"long int" on at least x86 Linux is exactly the same as a plain 
"int", so calculations can easily overflow. 32bit systems are not 
expected to have hundreds of gigabytes of memory but a 32bit process on a 
x86_64 can run into all sorts of funny things, such having 500GB system memory. 
At which point the type capable of addressing all of process memory is 
absolutely useless for calculating the total memory.

Use uint64_t in the memory calculations to make the size explicit.

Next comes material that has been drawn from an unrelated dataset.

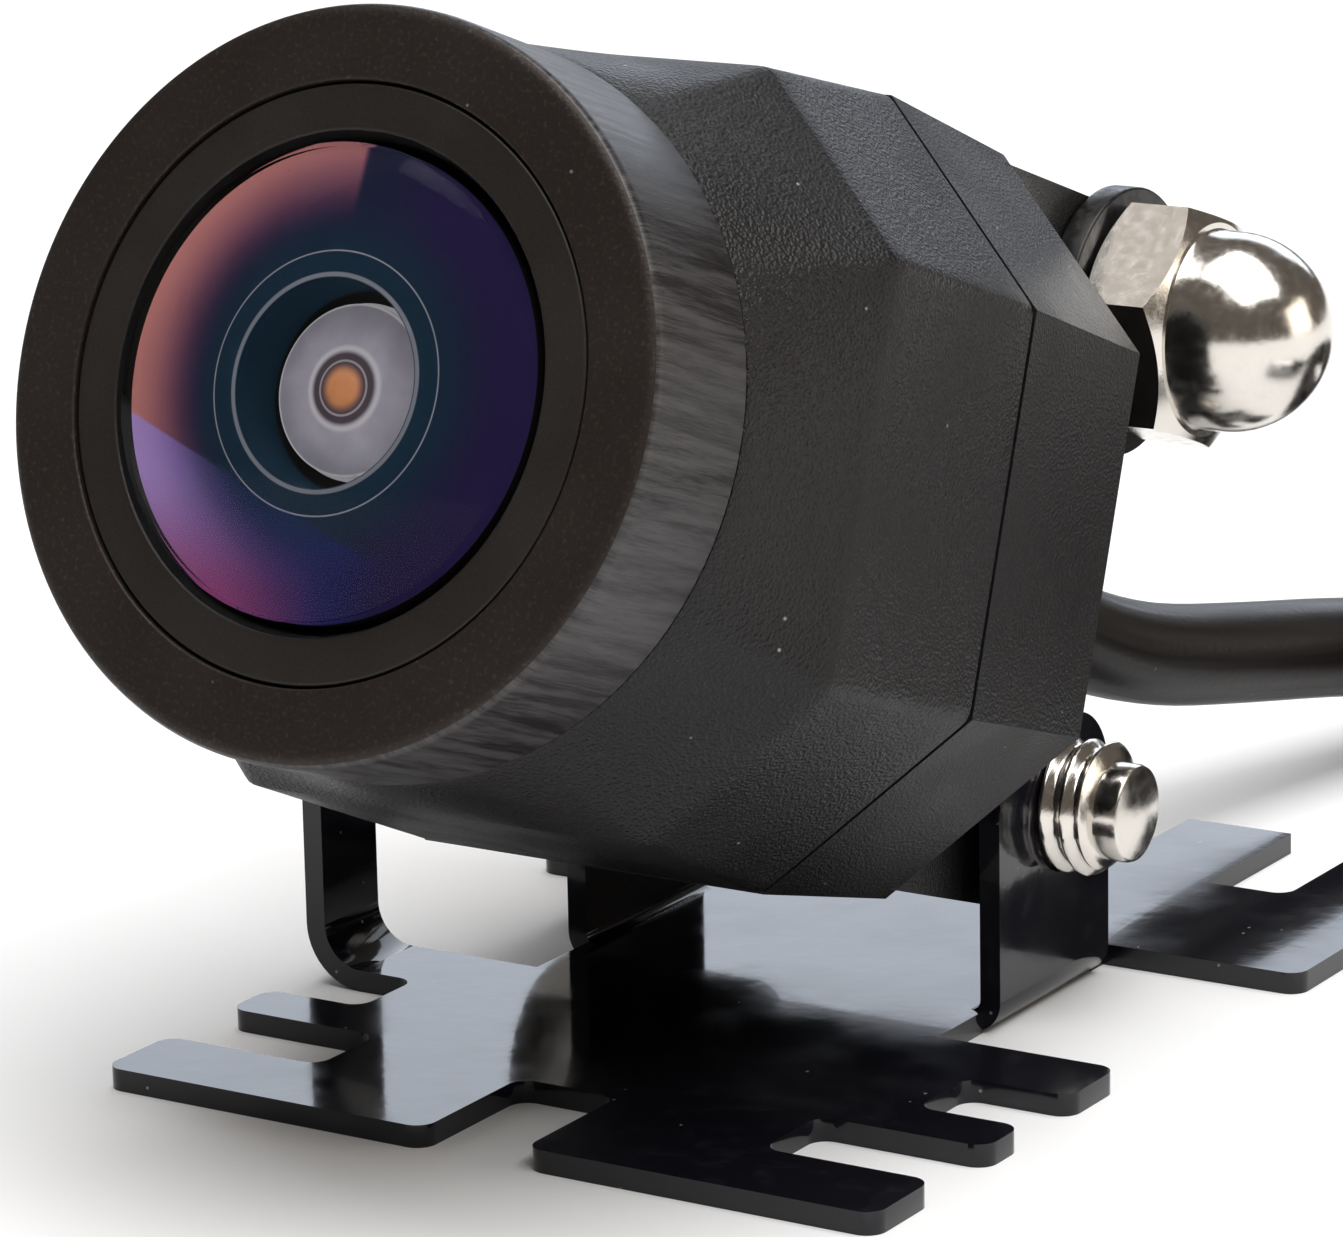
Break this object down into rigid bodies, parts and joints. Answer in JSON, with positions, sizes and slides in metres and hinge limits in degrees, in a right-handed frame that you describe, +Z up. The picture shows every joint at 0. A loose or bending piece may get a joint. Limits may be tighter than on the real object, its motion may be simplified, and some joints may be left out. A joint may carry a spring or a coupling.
{
  "type": "backup camera",
  "caption": "Small square-bodied backup camera on a bendable steel base, with a tilting head, a wide-angle lens and a short coiled lead.",
  "frame": {"origin": "underside of the base plate, at the middle of its length and width", "axes": "+Z up from the surface the base is fastened to, the lens looks towards -Y (tilted up), +X to the camera's left-hand side as it looks out"},
  "size_m": [0.0689, 0.1057, 0.0386],
  "materials": {
    "bracket_coat": "glossy black stove coat on steel",
    "nickel_plate": "bright nickel plate",
    "dark_steel": "black oxide steel",
    "black_nylon": "moulded black nylon",
    "white_nylon": "moulded natural nylon",
    "housing_paint": "coarse textured black coat on die-cast metal",
    "seal_rubber": "soft black rubber",
    "bezel_coat": "fine blasted black anodised face with a brushed band",
    "ring_coat": "smooth dark anodised ring",
    "lens_glass": "multi-coated optical glass",
    "inner_glass": "coated optical glass",
    "filter_glass": "infrared cut filter glass",
    "barrel_black": "flat black lens barrel",
    "chip_black": "moulded chip package",
    "board_green": "green solder resist",
    "cable_jacket": "satin black cable jacket",
    "core_colour": "coloured wire insulation",
    "plug_rubber": "moulded strain relief",
    "plug_metal": "plated brass shell",
    "pin_gold": "gold plated contact"
  },
  "bodies": {
    "bracket": {"bracket_base": "bracket_coat", "pivot_bolt": "nickel_plate", "spring_washer": "dark_steel", "friction_washers": "black_nylon", "pivot_spacer": "black_nylon", "cable_lead": "cable_jacket", "cable_coil": "cable_jacket", "cable_tail": "cable_jacket", "plug_boot": "plug_rubber", "plug_body": "plug_metal", "plug_insulator": "black_nylon", "plug_pins": "pin_gold"},
    "camera": {"acorn_nuts": "nickel_plate", "aperture_stop": "barrel_black", "bezel_ring": "bezel_coat", "board_link": "chip_black", "board_spacers": "nickel_plate", "cable_cores": "core_colour", "cable_gland": "seal_rubber", "cable_header": "white_nylon", "cable_jacket_end": "cable_jacket", "clamp_spacer": "black_nylon", "clamp_stud": "nickel_plate", "clamp_washers": "dark_steel", "cover_gasket": "seal_rubber", "front_housing": "housing_paint", "front_lens": "lens_glass", "housing_screws": "dark_steel", "image_sensor": "chip_black", "ir_cut_filter": "filter_glass", "lens_barrel": "barrel_black", "lens_holder": "barrel_black", "lens_lock_ring": "barrel_black", "lens_retaining_ring": "ring_coat", "lens_seal": "seal_rubber", "power_inductor": "chip_black", "rear_cover": "housing_paint", "rear_lens": "inner_glass", "second_lens": "inner_glass", "sensor_board": "board_green", "third_lens": "inner_glass", "video_board": "board_green", "video_processor": "chip_black"},
    "collar": {"plug_collar": "plug_metal"}
  },
  "joints": [
    {"name": "head_tilt", "type": "hinge", "parent": "bracket", "child": "camera", "pos_m": [0, 0.0024, 0.0072], "axis": [1, 0, 0], "range_deg": [-35, 20], "deforming": ["cable_lead"]},
    {"name": "collar_turn", "type": "hinge", "parent": "bracket", "child": "collar", "pos_m": [0.0465, 0.003, 0.0052], "axis": [0, 1, 0], "continuous": true}
  ]
}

Of course 
one day we may cross that border too, but I hope to be retired by then.

Fixes https://issues.redhat.com/browse/RHEL-16557
You can view, comment on, or merge this pull request online at:

  https://github.com/rpm-software-management/rpm/pull/2770

-- Commit Summary --

  * Fix integer overflow in memory calculations on 32bit systems

-- File Changes --

    M rpmio/macro.c (20)

-- Patch Links --

https://github.com/rpm-software-management/rpm/pull/2770.patch
https://github.com/rpm-software-management/rpm/pull/2770.diff

-- 
Reply to this email directly or view it on GitHub:
https://github.com/rpm-software-management/rpm/pull/2770
You are receiving this because you are subscribed to this thread.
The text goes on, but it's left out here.